Beginning with the first line of the entries below, quote each line until you reach and include the line with "Model this object".
— Begin TASK INPUTS —
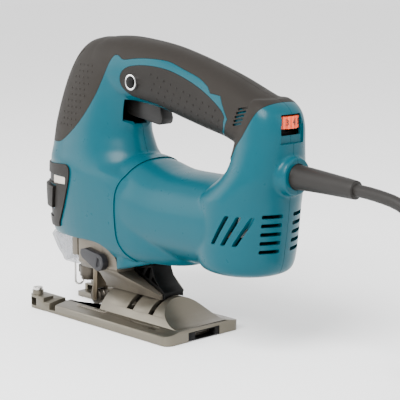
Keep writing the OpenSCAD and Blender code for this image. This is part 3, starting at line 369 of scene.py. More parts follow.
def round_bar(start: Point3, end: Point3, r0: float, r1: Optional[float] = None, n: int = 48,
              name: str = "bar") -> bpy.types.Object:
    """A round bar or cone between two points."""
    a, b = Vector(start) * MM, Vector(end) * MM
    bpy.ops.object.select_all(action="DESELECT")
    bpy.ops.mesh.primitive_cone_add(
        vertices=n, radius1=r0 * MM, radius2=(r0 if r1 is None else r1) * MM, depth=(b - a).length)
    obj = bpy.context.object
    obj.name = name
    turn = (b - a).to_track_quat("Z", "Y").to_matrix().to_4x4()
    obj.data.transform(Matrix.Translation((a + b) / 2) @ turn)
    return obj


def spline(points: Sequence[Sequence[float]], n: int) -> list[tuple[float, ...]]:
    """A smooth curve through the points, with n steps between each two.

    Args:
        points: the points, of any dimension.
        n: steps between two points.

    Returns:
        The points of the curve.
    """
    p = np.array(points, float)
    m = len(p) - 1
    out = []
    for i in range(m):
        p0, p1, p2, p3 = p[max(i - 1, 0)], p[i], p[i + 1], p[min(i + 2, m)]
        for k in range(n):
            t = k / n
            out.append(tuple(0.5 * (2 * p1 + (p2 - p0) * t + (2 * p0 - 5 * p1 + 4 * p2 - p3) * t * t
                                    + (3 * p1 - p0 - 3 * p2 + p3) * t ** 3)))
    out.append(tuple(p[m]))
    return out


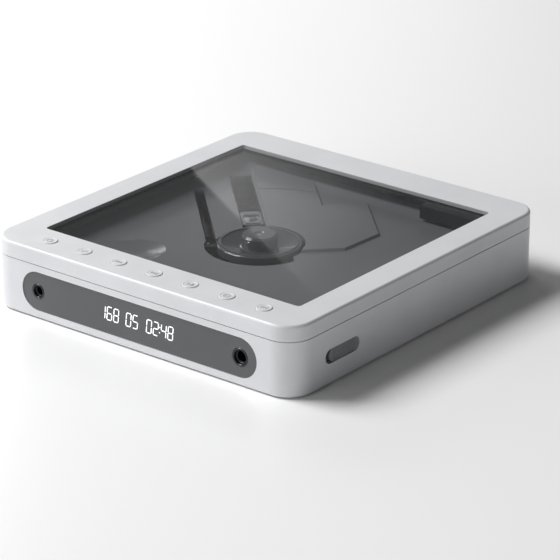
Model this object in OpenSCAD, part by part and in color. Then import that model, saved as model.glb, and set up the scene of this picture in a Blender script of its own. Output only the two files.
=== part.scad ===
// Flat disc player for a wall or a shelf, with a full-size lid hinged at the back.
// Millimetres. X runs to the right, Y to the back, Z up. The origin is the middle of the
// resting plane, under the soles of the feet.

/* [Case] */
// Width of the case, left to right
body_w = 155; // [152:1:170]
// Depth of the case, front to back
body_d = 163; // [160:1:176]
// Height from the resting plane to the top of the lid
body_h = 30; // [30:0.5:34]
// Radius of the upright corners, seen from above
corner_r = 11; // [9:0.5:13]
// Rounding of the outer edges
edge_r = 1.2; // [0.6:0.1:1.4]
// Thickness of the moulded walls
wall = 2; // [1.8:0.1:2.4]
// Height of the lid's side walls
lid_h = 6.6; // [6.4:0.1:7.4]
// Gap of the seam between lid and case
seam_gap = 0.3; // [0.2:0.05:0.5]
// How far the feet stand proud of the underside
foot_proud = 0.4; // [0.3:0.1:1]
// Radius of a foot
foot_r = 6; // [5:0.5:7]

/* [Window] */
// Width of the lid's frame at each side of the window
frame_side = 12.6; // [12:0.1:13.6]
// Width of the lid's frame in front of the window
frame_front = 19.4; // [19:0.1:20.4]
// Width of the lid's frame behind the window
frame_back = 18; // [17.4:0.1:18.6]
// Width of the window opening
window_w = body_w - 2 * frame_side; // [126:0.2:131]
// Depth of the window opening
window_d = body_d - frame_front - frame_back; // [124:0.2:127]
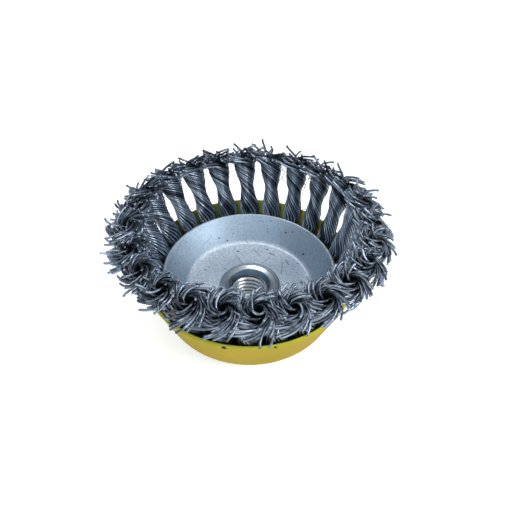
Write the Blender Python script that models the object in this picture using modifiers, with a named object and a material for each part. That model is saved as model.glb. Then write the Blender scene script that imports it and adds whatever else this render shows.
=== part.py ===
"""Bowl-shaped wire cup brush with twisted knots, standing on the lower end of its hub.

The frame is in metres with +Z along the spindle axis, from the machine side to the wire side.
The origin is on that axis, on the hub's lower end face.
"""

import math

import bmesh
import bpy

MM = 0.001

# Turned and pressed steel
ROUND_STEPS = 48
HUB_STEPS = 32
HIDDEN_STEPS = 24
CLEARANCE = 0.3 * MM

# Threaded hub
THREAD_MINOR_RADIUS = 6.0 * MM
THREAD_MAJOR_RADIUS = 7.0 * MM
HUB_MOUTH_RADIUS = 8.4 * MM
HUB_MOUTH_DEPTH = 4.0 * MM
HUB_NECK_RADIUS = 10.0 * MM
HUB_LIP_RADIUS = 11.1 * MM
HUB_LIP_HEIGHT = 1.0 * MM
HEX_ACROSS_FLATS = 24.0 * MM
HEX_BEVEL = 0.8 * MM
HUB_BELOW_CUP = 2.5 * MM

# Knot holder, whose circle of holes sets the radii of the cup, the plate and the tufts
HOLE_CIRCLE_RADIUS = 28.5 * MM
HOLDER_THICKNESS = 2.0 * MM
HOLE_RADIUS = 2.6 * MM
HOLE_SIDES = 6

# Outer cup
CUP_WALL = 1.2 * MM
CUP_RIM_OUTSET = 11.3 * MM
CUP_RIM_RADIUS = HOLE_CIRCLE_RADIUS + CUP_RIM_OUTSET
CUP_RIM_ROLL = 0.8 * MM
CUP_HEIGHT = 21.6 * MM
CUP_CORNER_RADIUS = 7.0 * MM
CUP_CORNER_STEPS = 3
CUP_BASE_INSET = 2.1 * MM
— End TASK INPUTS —
== TASK RESPONSE ==
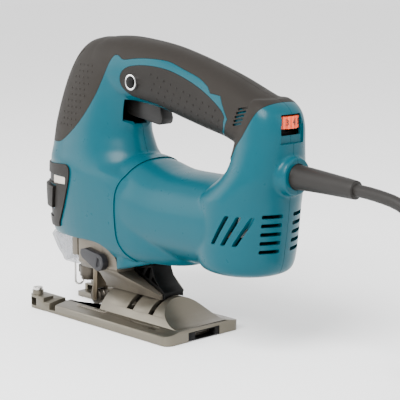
Keep writing the OpenSCAD and Blender code for this image. This is part 3, starting at line 369 of scene.py. More parts follow.
def round_bar(start: Point3, end: Point3, r0: float, r1: Optional[float] = None, n: int = 48,
              name: str = "bar") -> bpy.types.Object:
    """A round bar or cone between two points."""
    a, b = Vector(start) * MM, Vector(end) * MM
    bpy.ops.object.select_all(action="DESELECT")
    bpy.ops.mesh.primitive_cone_add(
        vertices=n, radius1=r0 * MM, radius2=(r0 if r1 is None else r1) * MM, depth=(b - a).length)
    obj = bpy.context.object
    obj.name = name
    turn = (b - a).to_track_quat("Z", "Y").to_matrix().to_4x4()
    obj.data.transform(Matrix.Translation((a + b) / 2) @ turn)
    return obj


def spline(points: Sequence[Sequence[float]], n: int) -> list[tuple[float, ...]]:
    """A smooth curve through the points, with n steps between each two.

    Args:
        points: the points, of any dimension.
        n: steps between two points.

    Returns:
        The points of the curve.
    """
    p = np.array(points, float)
    m = len(p) - 1
    out = []
    for i in range(m):
        p0, p1, p2, p3 = p[max(i - 1, 0)], p[i], p[i + 1], p[min(i + 2, m)]
        for k in range(n):
            t = k / n
            out.append(tuple(0.5 * (2 * p1 + (p2 - p0) * t + (2 * p0 - 5 * p1 + 4 * p2 - p3) * t * t
                                    + (3 * p1 - p0 - 3 * p2 + p3) * t ** 3)))
    out.append(tuple(p[m]))
    return out


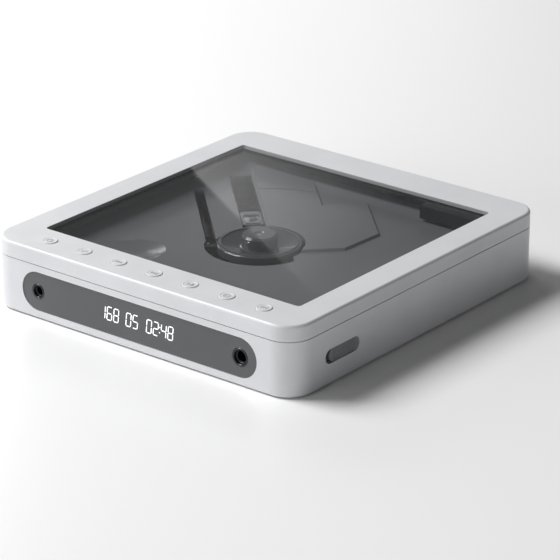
Model this object in OpenSCAD, part by part and in color. Then import that model, saved as model.glb, and set up the scene of this picture in a Blender script of its own. Output only the two files.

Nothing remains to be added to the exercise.